When a person asks a question to RAG (as opposed to just an LLM), their question is first encoded with an embeddings model, which returns a numeric representation of the question across multiple dimensions of meaning. This representation can be used as a search pattern in a vector database, which allows the most semantically similar content to be returned. This returned content is added before the original question, and that whole string (context plus question) is sent to the LLM.

RAG Shortcomings

RAG is an excellent tool for helping an LLM answer questions about topics that are suitable for a general audience. However, for content that is intended for a specialist audience, RAG performance often decreases. This is for several reasons:
  • General purpose embeddings models may not be well suited for a given specialist topic.
  • Specialist topics often use terms not encountered outside of their domain, or use terms in idiosyncratic ways.
  • Terms which are only loosely related in general might be highly related in a specialist topic, or vice versa.
  • The overlap of terms in scientific questions and scientific answers is often less than in questions and answers of a more general nature.
  • For general purpose content, a chunk of relevant text is all that is needed, but for specialist domains, additional metadata (e.g., source identification, catalog identifiers, or ontology identifiers) is often needed.
  • When providing text only chunks as context, an LLM will simply answer, which is acceptable for general purpose applications, but specialist applications often require answers to be annotated with source(s) so that the answer can be validated, and sources can be examined for follow up questions.

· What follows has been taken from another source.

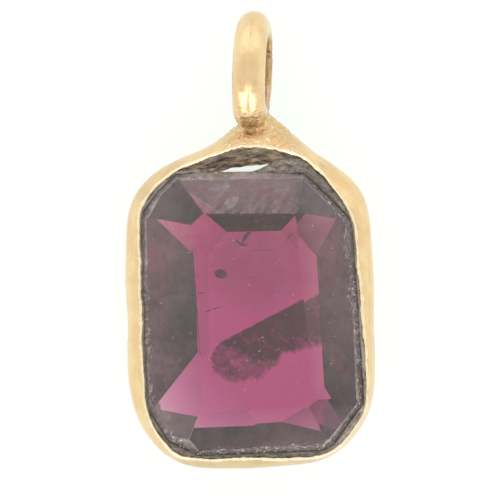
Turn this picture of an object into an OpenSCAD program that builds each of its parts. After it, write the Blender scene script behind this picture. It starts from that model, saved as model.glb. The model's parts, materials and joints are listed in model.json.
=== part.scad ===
// Faceted gemstone charm: a cut-cornered step-cut stone in a hand-made gold collet with a fixed loop.
// It lies on its open back, in millimetres: +Z is its face, +Y runs from the stone to the loop.
// The origin is under the middle of the whole charm, on the plane that it rests on.

/* [Collet] */
// Height of the collet, from its open back to the top of its rim
collet_h = 3.42; // [3.3:0.02:3.6]
// Height at which the collet stands out widest
belly_h = 2.1; // [1.8:0.1:2.3]
// How far the band leans in from its belly down to its back
taper = 0.7; // [0.4:0.05:0.9]
// Thickness of the gold band
band_t = 0.34; // [0.3:0.02:0.4]
// Width of the burnished edge that is rubbed over the stone
edge_w = 0.12; // [0.08:0.01:0.16]
// Height of the hand-made waves along the band and its edge
wave = 0.025; // [0:0.005:0.04]

/* [Solder shoulders] */
// How far the left shoulder climbs the loop
left_climb = 0.8; // [0.6:0.05:1]
// How far the right shoulder climbs the loop
right_climb = 1.25; // [0.8:0.05:1.4]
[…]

SCIRAG, FAIR Atlas Solves Shortcomings of RAG for Scientific Queries

SCIRAG ensures citation information is preserved and ontological terms (with identifiers) are provided in responses. This closely parallels how professionals respond to document corpus review requests. By structuring responses using tables organized around standardized terms and identifiers, accuracy is greatly increased over the capabilities of RAG alone. Specifically, the utility of structured, tabulated responses is three-fold. First, human review is much easier with well-organized, properly referenced and linked table entries. Second, links to citations and ontology term identifiers keep AI responses FAIR. Finally, LLM summaries, evaluations, and classifications are more accurate and useful in the SCIRAG context than in the ordinary RAG context.

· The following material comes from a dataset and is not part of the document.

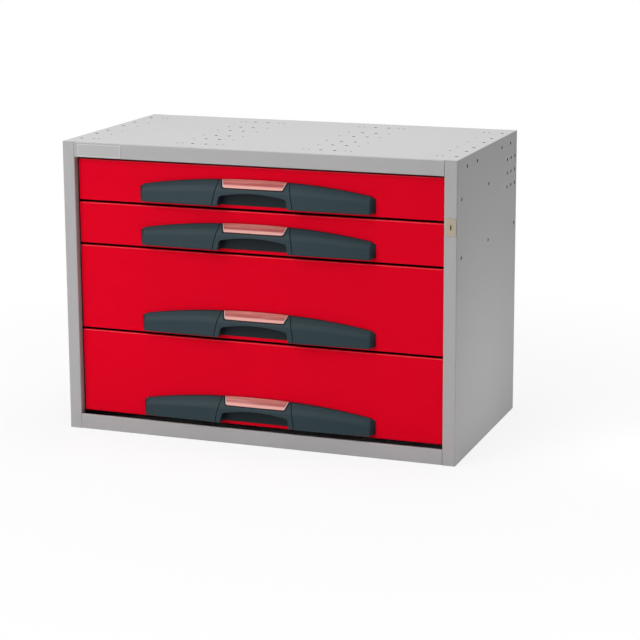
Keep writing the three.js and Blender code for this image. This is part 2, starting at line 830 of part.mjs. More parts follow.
const casingPaint = finish(0xaaaaaa, 0.45, 0.1);
const frontPaint = finish(0xd60024, 0.35, 0.05);
const trayPaint = finish(0x8f9498, 0.5, 0.1);
const zincSteel = finish(0xb4b7ba, 0.35, 0.8);
const moulding = finish(0x35424a, 0.5, 0);
const labelPlastic = finish(0xe17f76, 0.15, 0, { transparent: true, opacity: 0.85 });
const paleBrass = finish(0xbeb296, 0.35, 0.7);

/** A named piece with its finish. */
function piece(name, solid, material) {
  const mesh = new THREE.Mesh(toGeometry(solid), material);
  mesh.name = name;
  return mesh;
}

/** The fixed pieces of the casing. */
function casing() {
  const group = new THREE.Group();
  group.add(
    piece('side_panel_left', sidePanel(-1), casingPaint),
    piece('side_panel_right', sidePanel(1).subtract(lockOpenings()), casingPaint),
    piece('top_panel', topPanel(), casingPaint),
    piece('bottom_panel', pan(0, 1), casingPaint),
    piece('back_panel', backPanel(), casingPaint),
    piece('rear_post_left', rearPost(-1), zincSteel),
    piece('rear_post_right', rearPost(1), zincSteel),
    piece('name_plate', namePlate(), casingPaint),
  );
  return group;
}

/** The lock and the bar that it lifts. */
function lock() {
  const group = new THREE.Group();
  group.add(
    piece('lock_case', lockCase(), paleBrass),
    piece('lock_plug', lockPlug(), paleBrass),
    piece('lock_cam', lockCam(), zincSteel),
    piece('lock_bar', lockBar(), zincSteel),
  );
  return group;
}

/** One drawer with its slides and handle, seen from the lower edge of its front. */
function drawer(name, frontHeight) {
  const group = new THREE.Group();
  group.add(
    piece(`${name}_front`, drawerFront(frontHeight), frontPaint),
    piece(`${name}_tray`, drawerTray(frontHeight), trayPaint),
    piece(`${name}_handle_grip`, handleGrip(), moulding),
    piece(`${name}_label_window`, labelWindow(), labelPlastic),
  );
  for (const [label, side] of [['left', -1], ['right', 1]]) {
    group.add(
      piece(`${name}_handle_wing_${label}`, handleWing(side), moulding),
      piece(`${name}_slide_channel_${label}`, slideMember(paths.channel, slideSheet, side), zincSteel),
      piece(`${name}_slide_middle_${label}`, slideMember(paths.middle, slideSheet, side), zincSteel),
      piece(`${name}_slide_inner_${label}`, innerMember(paths.inner, side), zincSteel),
    );
  }
  return group;
}

const cabinet = new THREE.Group();
cabinet.add(casing(), lock());
frontHeights.forEach((height, i) => {
  const group = drawer(`drawer_${i + 1}`, height);
  group.position.set(0, frontFaceY, drawerBottoms[i]);
  cabinet.add(group);
});

export default cabinet;
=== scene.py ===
"""Looks of the drawer cabinet module: finishes, moulded handles, studio and camera.

Lengths are metres in the row frame: +Z up, the drawers pull towards -Y, and the origin is the
centre of the casing's underside.
"""

import json
import logging
import math
from abc import ABC, abstractmethod
from collections.abc import Callable, Sequence
from dataclasses import dataclass, field
from enum import Enum

import bmesh
import bpy
from mathutils import Matrix, Vector

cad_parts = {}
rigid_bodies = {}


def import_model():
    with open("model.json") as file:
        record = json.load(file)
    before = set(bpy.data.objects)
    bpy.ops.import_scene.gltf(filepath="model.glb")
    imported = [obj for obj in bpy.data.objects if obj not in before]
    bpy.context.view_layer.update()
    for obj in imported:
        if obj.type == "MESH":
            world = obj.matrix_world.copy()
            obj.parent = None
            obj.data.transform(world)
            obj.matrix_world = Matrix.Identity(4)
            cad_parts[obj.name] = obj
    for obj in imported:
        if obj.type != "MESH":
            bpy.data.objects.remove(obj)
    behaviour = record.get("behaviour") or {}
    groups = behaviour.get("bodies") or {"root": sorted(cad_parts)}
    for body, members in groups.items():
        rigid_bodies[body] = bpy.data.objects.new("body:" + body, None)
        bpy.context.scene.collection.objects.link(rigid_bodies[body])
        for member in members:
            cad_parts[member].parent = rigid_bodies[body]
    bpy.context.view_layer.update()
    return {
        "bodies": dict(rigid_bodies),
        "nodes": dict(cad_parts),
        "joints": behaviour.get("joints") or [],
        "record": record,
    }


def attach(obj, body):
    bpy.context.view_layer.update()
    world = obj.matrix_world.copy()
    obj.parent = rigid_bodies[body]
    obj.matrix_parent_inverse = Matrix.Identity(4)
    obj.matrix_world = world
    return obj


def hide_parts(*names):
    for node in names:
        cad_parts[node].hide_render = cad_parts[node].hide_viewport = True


log = logging.getLogger("drawer_cabinet")

MM = 0.001
Triple = tuple[float, float, float]
Sockets = dict[str | int, object]

# How far two places may differ that are meant to be the same: after one operator, and after some.
EXACT = 1e-6
CLOSE = 0.01 * MM
# A face looks along an axis when its normal has more than this share along it.
FACING = 0.9
# Signs of X on the left and on the right.
SIDES = (-1, 1)


class Element(Enum):
    """What a selection in edit mode picks."""

    VERTICES = "VERT"
    EDGES = "EDGE"
    FACES = "FACE"


# Shader tools


class Value:
    """A shader socket that carries a number, with Python's operators for Math nodes."""

    def __init__(self, shader: "Shader", socket: bpy.types.NodeSocket) -> None:
        """Wrap an output of a shader, which new Math nodes go into."""
        self.shader = shader
        self.socket = socket

    def _with(self, operation: str, first: "Value | float", second: "Value | float") -> "Value":
        """Join two numbers with a Math node of an operation."""
        node = self.shader.add("ShaderNodeMath", {"operation": operation}, {0: first, 1: second})
        return Value(self.shader, node.outputs[0])

    def __add__(self, other: "Value | float") -> "Value":
        """Sum."""
        return self._with("ADD", self, other)

    def __mul__(self, other: "Value | float") -> "Value":
        """Product."""
        return self._with("MULTIPLY", self, other)

    def __sub__(self, other: "Value | float") -> "Value":
        """Difference."""
        return self._with("SUBTRACT", self, other)

    def __rsub__(self, other: "Value | float") -> "Value":
        """Difference from a number."""
        return self._with("SUBTRACT", other, self)

    __radd__ = __add__
    __rmul__ = __mul__

    def most(self, other: "Value | float") -> "Value":
        """The larger of two."""
        return self._with("MAXIMUM", self, other)

    def size(self) -> "Value":
        """The value without its sign."""
        return self._with("ABSOLUTE", self, 0)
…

To demonstrate that SCIRAG solves the problems that arise using RAG for specialized content, FAIR Atlas has developed a proof-of-principle implementation comprised of 75,000+ scientific papers selected for discussing the genetic components of longevity. These papers were loaded into SCIRAG, a completely custom RAG architecture, and tested with questions about the functional linkage of genes to mitochondrial effects on aging and longevity.

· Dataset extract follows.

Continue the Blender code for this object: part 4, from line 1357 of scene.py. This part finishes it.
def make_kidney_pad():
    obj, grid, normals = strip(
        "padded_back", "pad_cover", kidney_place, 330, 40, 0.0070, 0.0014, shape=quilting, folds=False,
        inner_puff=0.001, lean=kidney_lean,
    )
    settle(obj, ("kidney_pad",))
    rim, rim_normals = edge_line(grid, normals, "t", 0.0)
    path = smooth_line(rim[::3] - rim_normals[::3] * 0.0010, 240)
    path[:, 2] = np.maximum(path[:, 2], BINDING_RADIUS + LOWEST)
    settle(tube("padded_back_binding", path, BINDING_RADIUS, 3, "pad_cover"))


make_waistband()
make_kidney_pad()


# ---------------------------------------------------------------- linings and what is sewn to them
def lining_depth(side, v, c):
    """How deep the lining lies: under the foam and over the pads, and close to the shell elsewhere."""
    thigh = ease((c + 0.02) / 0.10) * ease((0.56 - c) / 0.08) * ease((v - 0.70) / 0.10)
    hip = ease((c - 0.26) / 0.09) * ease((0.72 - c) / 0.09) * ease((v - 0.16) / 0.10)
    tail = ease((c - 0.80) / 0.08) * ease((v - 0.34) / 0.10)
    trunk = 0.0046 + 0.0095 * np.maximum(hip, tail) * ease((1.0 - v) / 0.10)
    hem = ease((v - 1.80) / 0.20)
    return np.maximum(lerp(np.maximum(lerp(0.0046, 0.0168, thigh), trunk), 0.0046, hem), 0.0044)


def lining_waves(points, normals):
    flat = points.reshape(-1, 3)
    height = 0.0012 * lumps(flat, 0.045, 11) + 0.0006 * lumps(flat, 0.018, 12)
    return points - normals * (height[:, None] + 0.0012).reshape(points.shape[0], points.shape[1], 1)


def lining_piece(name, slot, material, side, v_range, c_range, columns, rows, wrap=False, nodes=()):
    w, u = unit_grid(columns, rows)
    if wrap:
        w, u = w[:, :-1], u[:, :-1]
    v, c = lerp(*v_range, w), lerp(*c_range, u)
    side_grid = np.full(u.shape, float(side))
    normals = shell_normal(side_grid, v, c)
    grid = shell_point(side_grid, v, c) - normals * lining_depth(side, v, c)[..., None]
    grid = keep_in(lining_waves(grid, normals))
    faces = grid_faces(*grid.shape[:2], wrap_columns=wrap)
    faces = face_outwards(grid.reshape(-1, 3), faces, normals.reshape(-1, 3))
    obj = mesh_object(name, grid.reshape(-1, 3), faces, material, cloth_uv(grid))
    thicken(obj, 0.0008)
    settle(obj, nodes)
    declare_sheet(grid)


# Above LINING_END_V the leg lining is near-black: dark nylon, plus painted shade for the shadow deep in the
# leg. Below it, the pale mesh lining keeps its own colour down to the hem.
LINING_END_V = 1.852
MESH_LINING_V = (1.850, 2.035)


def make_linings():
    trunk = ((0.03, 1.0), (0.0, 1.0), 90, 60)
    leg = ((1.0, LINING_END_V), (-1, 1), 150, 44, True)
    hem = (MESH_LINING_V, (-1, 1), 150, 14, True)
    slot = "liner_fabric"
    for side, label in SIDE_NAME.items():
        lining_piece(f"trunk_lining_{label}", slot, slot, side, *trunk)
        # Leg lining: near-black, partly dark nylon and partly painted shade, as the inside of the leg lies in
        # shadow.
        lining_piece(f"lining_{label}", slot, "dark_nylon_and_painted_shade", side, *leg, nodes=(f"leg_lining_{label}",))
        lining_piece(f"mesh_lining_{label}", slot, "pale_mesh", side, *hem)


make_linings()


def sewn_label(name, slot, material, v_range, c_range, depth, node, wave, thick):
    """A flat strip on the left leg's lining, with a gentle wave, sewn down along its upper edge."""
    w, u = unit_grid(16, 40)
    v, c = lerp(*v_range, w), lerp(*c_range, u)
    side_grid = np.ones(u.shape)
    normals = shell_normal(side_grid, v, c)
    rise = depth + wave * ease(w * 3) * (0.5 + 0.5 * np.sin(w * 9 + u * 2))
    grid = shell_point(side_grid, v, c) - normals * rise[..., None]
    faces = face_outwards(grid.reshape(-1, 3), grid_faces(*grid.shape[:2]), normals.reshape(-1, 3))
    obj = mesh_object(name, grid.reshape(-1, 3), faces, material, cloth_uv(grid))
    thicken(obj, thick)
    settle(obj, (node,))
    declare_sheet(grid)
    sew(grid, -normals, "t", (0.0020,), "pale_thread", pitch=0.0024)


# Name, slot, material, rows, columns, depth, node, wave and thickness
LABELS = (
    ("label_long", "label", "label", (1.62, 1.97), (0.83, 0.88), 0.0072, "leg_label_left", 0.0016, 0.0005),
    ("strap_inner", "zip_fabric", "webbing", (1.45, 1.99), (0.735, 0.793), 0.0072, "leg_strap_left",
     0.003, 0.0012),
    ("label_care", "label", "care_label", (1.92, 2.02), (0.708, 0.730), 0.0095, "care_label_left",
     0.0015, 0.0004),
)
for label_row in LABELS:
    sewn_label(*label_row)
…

SCIRAG employs the following components to achieve superior performance in a specialized domain:
  • Domain-focused embeddings model – A general purpose embeddings models underperformed a specialized model at understanding the relevance of domain concepts. In the demonstration, an embedding model was selected which emphasized biological concepts.
  • Metadata tracking – In addition to embedding text from the papers, all available metadata (e.g., authors, journal, date of publication, PMC ID, etc.) were tracked.
  • Ontology or catalog term grounding – FAIR Atlas employs a multi-step pipeline to ground terms to stable term or document identifiers, HGNC (human gene) IDs in the case of the demonstration.
The result is a coherent and useful answer with a well organized table containing all targeted entities, along with notes explaining their relevance to the question. In the demonstration, all genes relevant to the question are documented with clear notes and summaries.